I’ve come to see almost everything as a miracle. So much in my life seems like it is a long shot. I can’t think of anything that isn’t a miracle. The fact that I can type this post, and have it appear on my phone so that I can reread it as I’m riding a bus to hear a Dylan Thomas poetry reading is a miracle. Actually a succession of miracles. Yes we can explain these miracles. We can say that the bus is possible because we discovered the wheel and the combustion engine. And rubber and glass. They are all miracles. The fact that Dylan Thomas lived. Life on Earth. Earth. All stupendous miracles.

Gratitude seems connected with the idea of recognizing miracles. Taking gifts as something commonplace is rejecting there specialness. I hear a baby cry in the other room. A baby that was once the size of the tip of a needle. Someday he’ll write poetry or build skyscrapers. A skyscraper coming from the tip of a needle. And if I hadn’t married my wife he might have never landed on Earth 45 years later. 

Such a chance operation, as Cage would call it. See: http://www.poets.org/poetsorg/text/poetic-technique-chance-operations “Chance Operations are methods of generating poetry independent of the author’s will.” Ha, do we think we are in control? I’m sure Cage knew better than believing that we could really will things to happen. A delusion. When we learned that the unconscious decides before the conscious mind realizes it then we see that we may be driving the car, but we don’t determine where it is going. It has a mind of its own. Another miracle.

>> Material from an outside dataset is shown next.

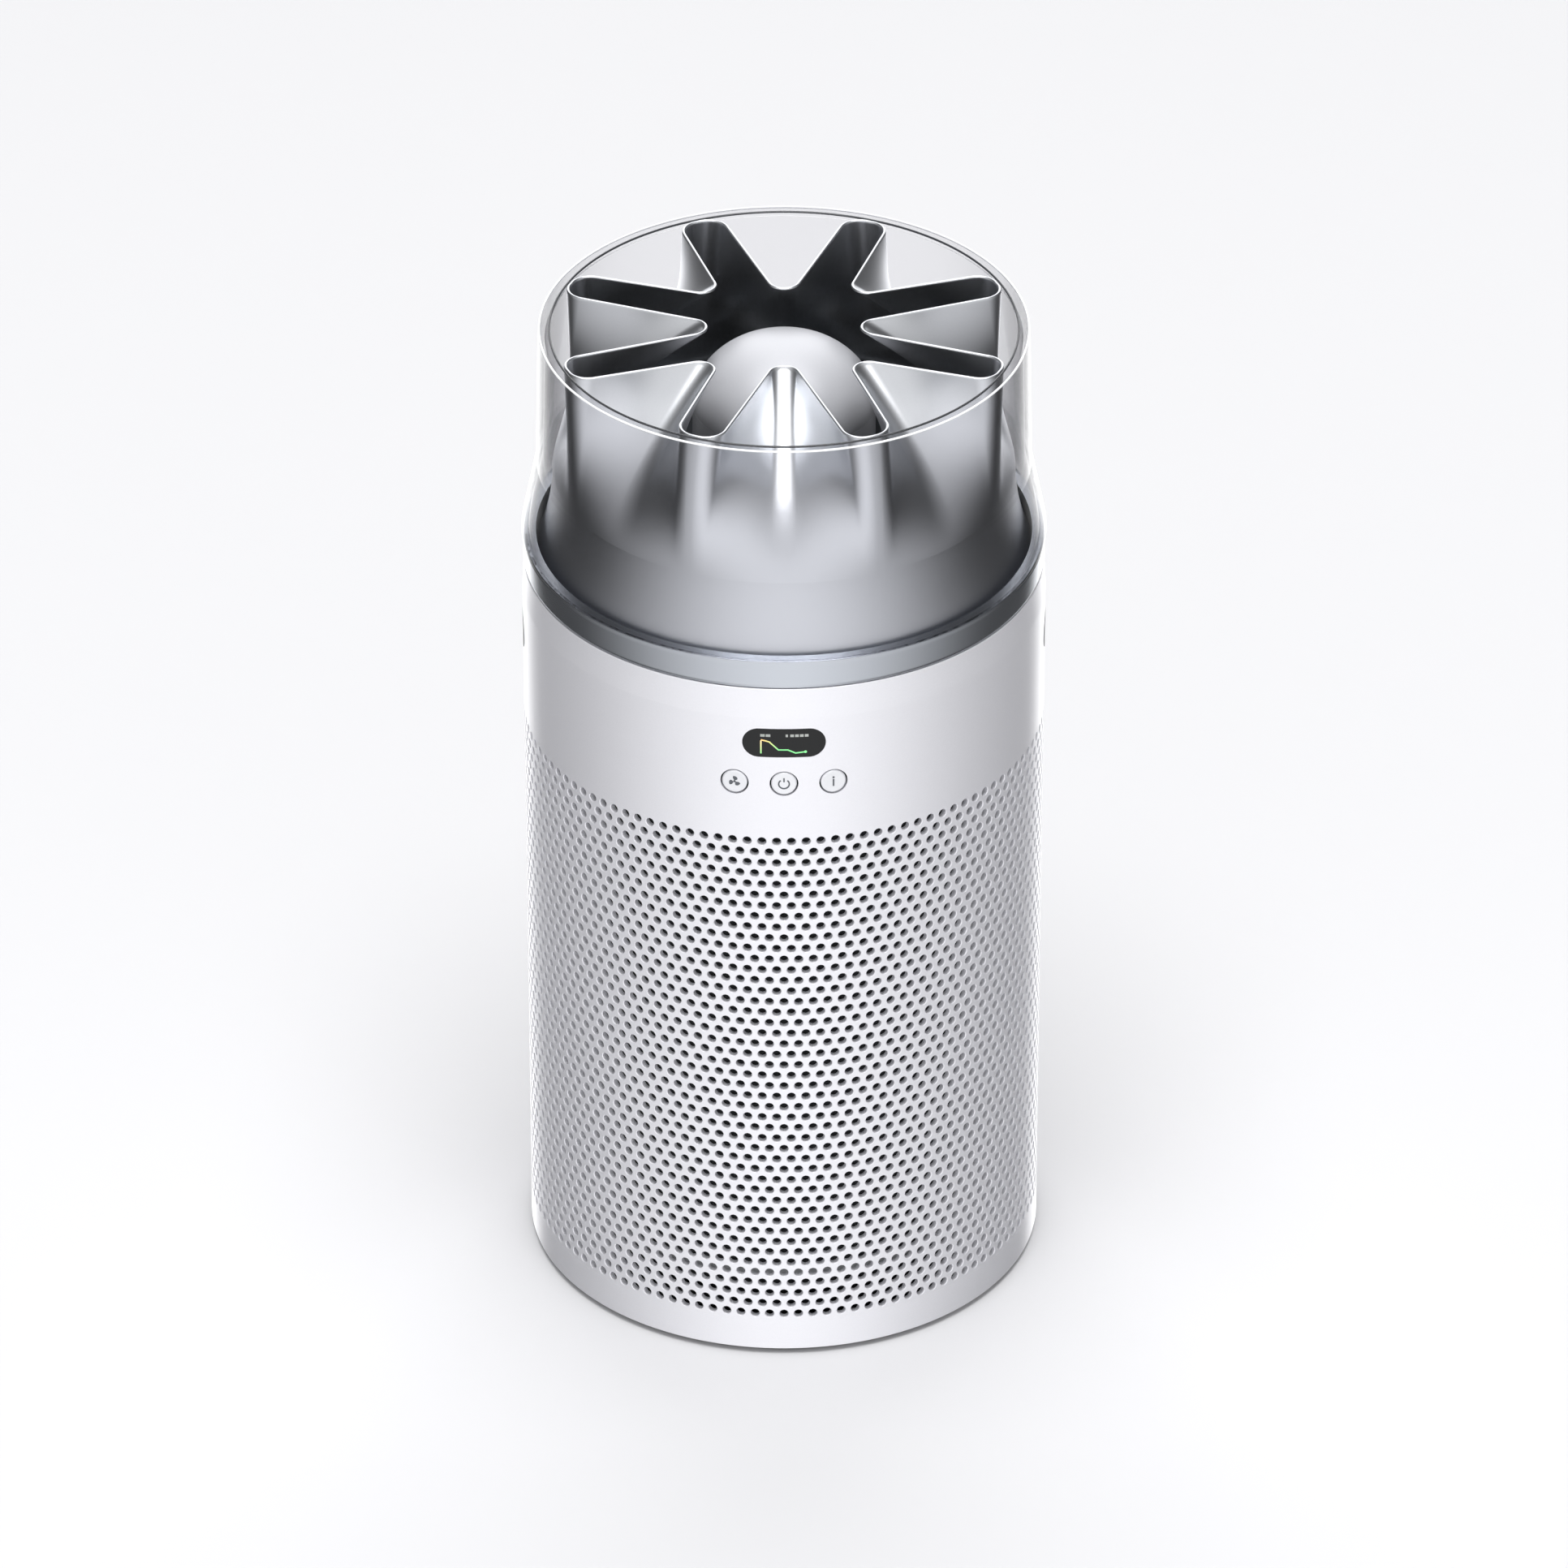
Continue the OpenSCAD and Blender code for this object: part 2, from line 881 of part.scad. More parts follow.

But what about evil? Like stubbing your toe or worse. Do we have gratitude for that too? Is that sadism? Do we reject the gift because if doesn’t stay new and perfect forever? Or do we honor it in all its permutations?

Tuesday, September 30, 2014

Rage is Empty


I've been watching the Sopranos, a series about the mafia. I guess in the early days the Italian immigrants didn't display a lot of rage. They laughed a lot, even as they were performing their nefarious deeds. Now it is different.

Both Tony Soprano and his sister display tremendous rage even if someone looks at them in the wrong way. His sister was put in jail because she assaulted another soccer mom at her kids' soccer game. As part of her sentence she needed to take an anger management class. Tony talked about this with his therapist and it was evident that he was starting to consider that such a class would be good for him.

His therapist kept saying that depression was rage turned inward. I started to think about whether rage really existed at that point if it did not show its ugly eye. Was this a transformation?  Sometimes I surprise myself with my feelings. “Where did that come from,” I think? I thought that I was a nice guy and then I thought that!

In my reading of the Torah today, I came across a section when the Lord tells the Jews that if they follow his laws they will defeat all armies and slay all beasts.

It is hard to believe that the Jews were so gullible. Rather I think a better reading is that, in the same way that rage and depression are interconnected, so are our external and internal threats. If we do the right thing perhaps our internal enemies and beasts will be slain.

When we look in a mirror we see ourselves.  If we are five feet from the mirror it will appear that we are ten feet away. We form a connection to the illusion in the mirror, perhaps in a similar way to the connection of rage and depression, or the connection of our external and internal enemies.

We live in two universes. One we create and nurture. The other and bigger one (?), does what it does, presenting us with continual challenges and gifts.

I wrote about this also in another of my blogs: http://kenshinsbarmitzvah.blogspot.com/2014/09/parshat-bechukotai-2nd-portion.html

Who's in the world?

Xiushan said, "What can you do about the world?" Dizang said, "What do you call the world?"